Tensor perturbations in anisotropically curved cosmologies

Abstract

Besides expanding anisotropically, the universe can also be anisotropic at the level of its (spatial) curvature. In particular, models with anisotropic curvature and isotropic expansion leads both to a ΛCDM-like phenomenology and to an isotropic and homogeneous CMB at the background level. Thus, they offer an interesting and viable example where the cosmological principle does not follow from the isotropy of observational data. In this paper we extract the linear dynamics of tensor perturbations in two classes of cosmologies with anisotropic spatial curvature. Two difficulties arise in comparison to the same computation in isotropic cosmologies. First, the two tensor polarizations do not behave as a spin-2 field, but rather as the spin-0 and spin-1 irreducible components of a symmetric, traceless and transverse tensor field, each with its own dynamics.
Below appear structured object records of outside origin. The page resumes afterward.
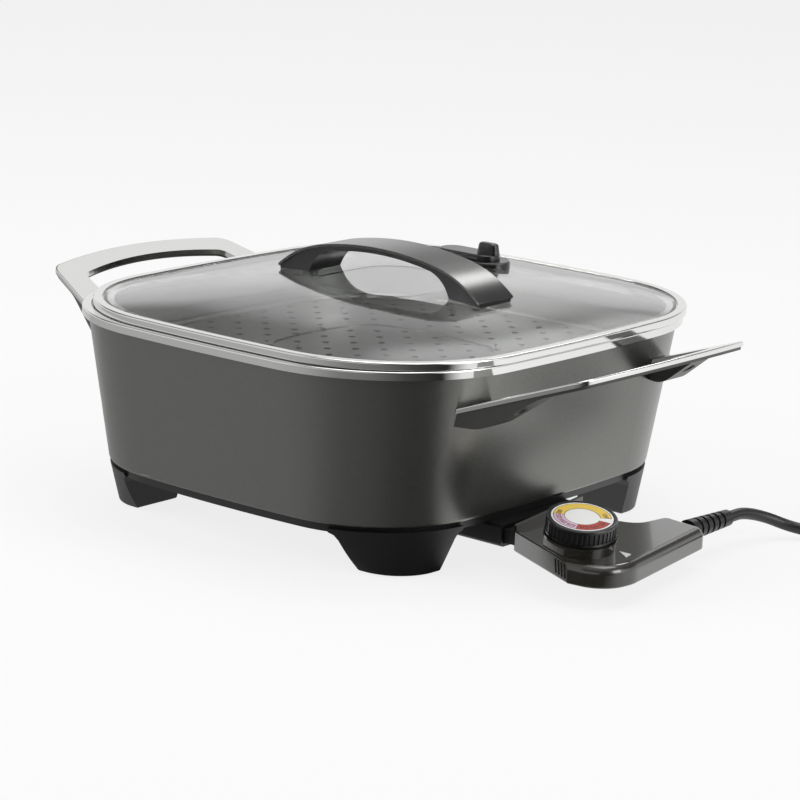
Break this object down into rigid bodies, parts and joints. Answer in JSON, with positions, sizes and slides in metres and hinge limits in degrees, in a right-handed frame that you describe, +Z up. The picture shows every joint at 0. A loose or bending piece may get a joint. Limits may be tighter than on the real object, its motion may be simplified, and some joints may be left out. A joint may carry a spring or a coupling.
{
  "type": "electric skillet",
  "caption": "Electric skillet with rounded square cast pan, domed glass lid with arched handle and steam vent, perforated steamer tray, looped side handles and plug-in dial control.",
  "frame": {"origin": "on the table plane, under the middle of the whole footprint from the far side handle to the control's outer side, with the cord left out", "axes": "+X from the pan towards the plug-in control, +Y along the longer side of the pan away from the dial, +Z up"},
  "size_m": [0.5586, 0.4492, 0.1605],
  "materials": {
    "pan_finish": "satin metallic coating, faint brushing",
    "polished_steel": "polished stainless steel",
    "satin_steel": "brushed stainless steel",
    "black_plastic": "moulded phenolic, matt",
    "control_plastic": "dark glossy plastic",
    "foot_rubber": "rubber",
    "clear_glass": "tempered glass",
    "clear_seal": "silicone",
    "tray_metal": "satin aluminium sheet",
    "element_metal": "sheathed element, heat toned steel",
    "contact_metal": "plain metal contacts",
    "screw_metal": "zinc plated steel",
    "dial_face": "printed scale disc",
    "mark_white": "white mark",
    "cord_black": "flexible cord jacket"
  },
  "bodies": {
    "pan": {"pan_body": "pan_finish", "pan_rim": "polished_steel", "base_skirt": "black_plastic", "foot_pads": "foot_rubber", "base_screws": "screw_metal", "heating_element": "element_metal", "terminal_pins": "contact_metal", "sensor_well": "tray_metal", "terminal_guard": "black_plastic", "handle_plate_left": "polished_steel", "handle_plate_right": "polished_steel", "handle_grip_left": "black_plastic", "handle_grip_right": "black_plastic", "handle_screws": "screw_metal", "handle_studs": "screw_metal"},
    "tray": {"steamer_tray": "tray_metal"},
    "lid": {"lid_glass": "clear_glass", "lid_band": "polished_steel", "lid_seal": "clear_seal", "lid_handle_strap": "satin_steel", "lid_handle_liner": "black_plastic", "lid_handle_washers": "clear_seal", "lid_handle_screws": "screw_metal", "vent_base": "black_plastic", "vent_nut": "black_plastic"},
    "vent": {"vent_lever": "black_plastic"},
    "control": {"control_base": "control_plastic", "control_cover": "control_plastic", "control_screws": "screw_metal", "control_nose": "black_plastic", "contact_sleeves": "contact_metal", "probe_rod": "satin_steel", "thermostat_block": "black_plastic", "bimetal_blades": "contact_metal", "dial_pointer": "mark_white", "strain_relief": "cord_black", "power_cord": "cord_black", "cord_coil": "cord_black", "cord_tie": "black_plastic", "power_plug": "cord_black", "plug_blades": "contact_metal"},
    "dial": {"dial_knob": "black_plastic", "dial_scale": "dial_face", "dial_ring": "satin_steel", "dial_collar": "black_plastic", "dial_shaft": "screw_metal"}
  },
  "joints": [
    {"name": "lid_lift", "type": "slide", "parent": "pan", "child": "lid", "axis": [0, 0, 1], "range_m": [0, 0.2]},
    {"name": "tray_lift", "type": "slide", "parent": "pan", "child": "tray", "axis": [0, 0, 1], "range_m": [0, 0.022]},
    {"name": "vent_turn", "type": "hinge", "parent": "lid", "child": "vent", "pos_m": [-0.0212, 0.0962, 0.138], "axis": [0, 0, 1], "range_deg": [0, 90]},
    {"name": "control_pull", "type": "slide", "parent": "pan", "child": "control", "axis": [1, 0, 0], "range_m": [0, 0.075]},
    {"name": "dial_turn", "type": "hinge", "parent": "control", "child": "dial", "pos_m": [0.191, -0.0606, 0.044], "axis": [0.151, -0.1138, 0.982], "range_deg": [0, 290]}
  ]
}
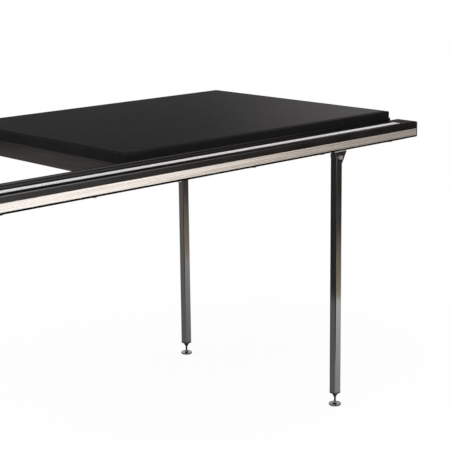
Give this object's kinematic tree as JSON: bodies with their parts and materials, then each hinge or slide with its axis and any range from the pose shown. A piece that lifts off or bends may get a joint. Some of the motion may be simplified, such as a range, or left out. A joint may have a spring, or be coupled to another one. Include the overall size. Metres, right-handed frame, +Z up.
{
  "type": "table saw extension outfeed table",
  "caption": "Laminated side extension table on rails for a table saw, with folding legs and levelling feet.",
  "frame": {"origin": "on the floor, under the middle of the object's box", "axes": "+X along the rails towards the free end, +Y from the operator's side to the back, +Z up"},
  "size_m": [1.524, 0.911, 0.8412],
  "materials": {
    "black_laminate": "satin textured high-pressure laminate",
    "particle_board": "raw board",
    "backer_laminate": "matt",
    "edge_moulding": "fine-grained black moulding",
    "batten_wood": "planed and stained black",
    "powder_coat": "gloss black powder coat",
    "leg_powder_coat": "gloss black powder coat",
    "zinc_plate": "zinc plated",
    "black_screws": "black oxide",
    "brushed_aluminium": "brushed",
    "rule_tape": "white steel rule tape with plain black numbers",
    "black_plastic": "moulded",
    "blackened_steel": "black oxide",
    "foot_plastic": "glossy moulded",
    "black_rubber": "matt"
  },
  "bodies": {
    "table": {"backer_sheet": "backer_laminate", "board_screws": "zinc_plate", "front_angle_rail": "powder_coat", "front_batten": "batten_wood", "front_bracket_bolts": "zinc_plate", "front_bracket_nuts": "zinc_plate", "front_leg_bracket": "leg_powder_coat", "front_mounting_plate": "zinc_plate", "front_nosing": "edge_moulding", "front_pivot_bolt": "zinc_plate", "front_pivot_nut": "zinc_plate", "front_pivot_washers": "zinc_plate", "front_rail_screws": "black_screws", "front_rail_tube": "powder_coat", "front_trim_strip": "brushed_aluminium", "left_cross_batten": "batten_wood", "left_end_cap": "black_plastic", "left_nosing": "edge_moulding", "leg_cross_batten": "batten_wood", "middle_cross_batten": "batten_wood", "rear_angle_rail": "powder_coat", "rear_batten": "batten_wood", "rear_bracket_screws": "zinc_plate", "rear_leg_bracket": "leg_powder_coat", "rear_mounting_plate": "zinc_plate", "rear_nosing": "edge_moulding", "rear_pivot_bolt": "zinc_plate", "rear_pivot_nut": "zinc_plate", "rear_pivot_washers": "zinc_plate", "rear_rail_screws": "zinc_plate", "right_cross_batten": "batten_wood", "right_end_cap": "black_plastic", "right_nosing": "edge_moulding", "rule_tape": "rule_tape", "table_core": "particle_board", "top_laminate": "black_laminate", "tube_bolts": "zinc_plate", "tube_nuts": "zinc_plate"},
    "front_leg": {"front_leg_tube": "leg_powder_coat", "front_leg_head": "black_plastic", "front_leg_foot_plug": "black_plastic", "front_stem_nut": "zinc_plate"},
    "front_foot": {"front_foot_pad": "foot_plastic", "front_foot_sole": "black_rubber"},
    "front_stem": {"front_foot_stem": "blackened_steel"},
    "rear_leg": {"rear_leg_tube": "leg_powder_coat", "rear_leg_head": "black_plastic", "rear_leg_foot_plug": "black_plastic", "rear_stem_nut": "zinc_plate"},
    "rear_foot": {"rear_foot_pad": "foot_plastic", "rear_foot_sole": "black_rubber"},
    "rear_stem": {"rear_foot_stem": "blackened_steel"}
  },
  "joints": [
    {"name": "front_leg_fold", "type": "hinge", "parent": "table", "child": "front_leg", "pos_m": [0.4473, -0.41523, 0.74488], "axis": [0, 1, 0], "range_deg": [0, 88]},
    {"name": "front_foot_slide", "type": "slide", "parent": "front_leg", "child": "front_foot", "axis": [0, 0, -1], "range_m": [-0.0135, 0.025]},
    {"name": "front_foot_turn", "type": "hinge", "parent": "front_foot", "child": "front_stem", "pos_m": [0.4473, -0.41523, 0], "axis": [0, 0, -1], "range_deg": [-4861, 9001]},
    {"name": "rear_leg_fold", "type": "hinge", "parent": "table", "child": "rear_leg", "pos_m": [0.4473, 0.24602, 0.74488], "axis": [0, 1, 0], "range_deg": [0, 88]},
    {"name": "rear_foot_slide", "type": "slide", "parent": "rear_leg", "child": "rear_foot", "axis": [0, 0, -1], "range_m": [-0.0135, 0.025]},
    {"name": "rear_foot_turn", "type": "hinge", "parent": "rear_foot", "child": "rear_stem", "pos_m": [0.4473, 0.24602, 0], "axis": [0, 0, -1], "range_deg": [-4861, 9001]}
  ],
  "couplings": [
    {"joint": "front_foot_turn", "follows": "front_foot_slide", "rad_per_m": 6283.2},
    {"joint": "rear_foot_turn", "follows": "rear_foot_slide", "rad_per_m": 6283.2}
  ]
}
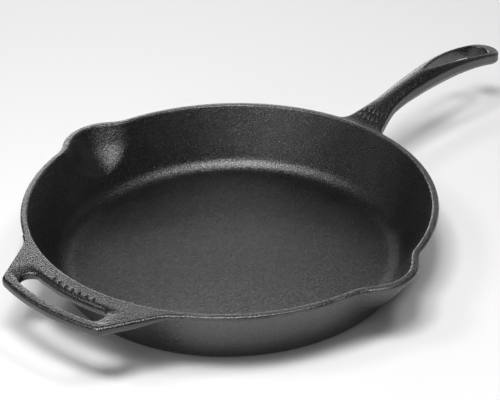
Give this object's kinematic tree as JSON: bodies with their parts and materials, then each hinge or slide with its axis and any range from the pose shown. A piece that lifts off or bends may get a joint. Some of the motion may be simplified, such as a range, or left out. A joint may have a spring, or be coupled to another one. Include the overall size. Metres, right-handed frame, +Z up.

Second, because metric perturbations are algebraically coupled, one cannot ignore scalar and vector modes and focus just on tensors—even if one is only interested in the latter—under the penalty of obtaining the wrong equations of motion. We illustrate our results by finding analytical solutions and evaluating the power-spectra of tensor polarizations in a radiation dominated universe. We conclude with some comments on how these models could be constrained with future experiments on CMB polarization.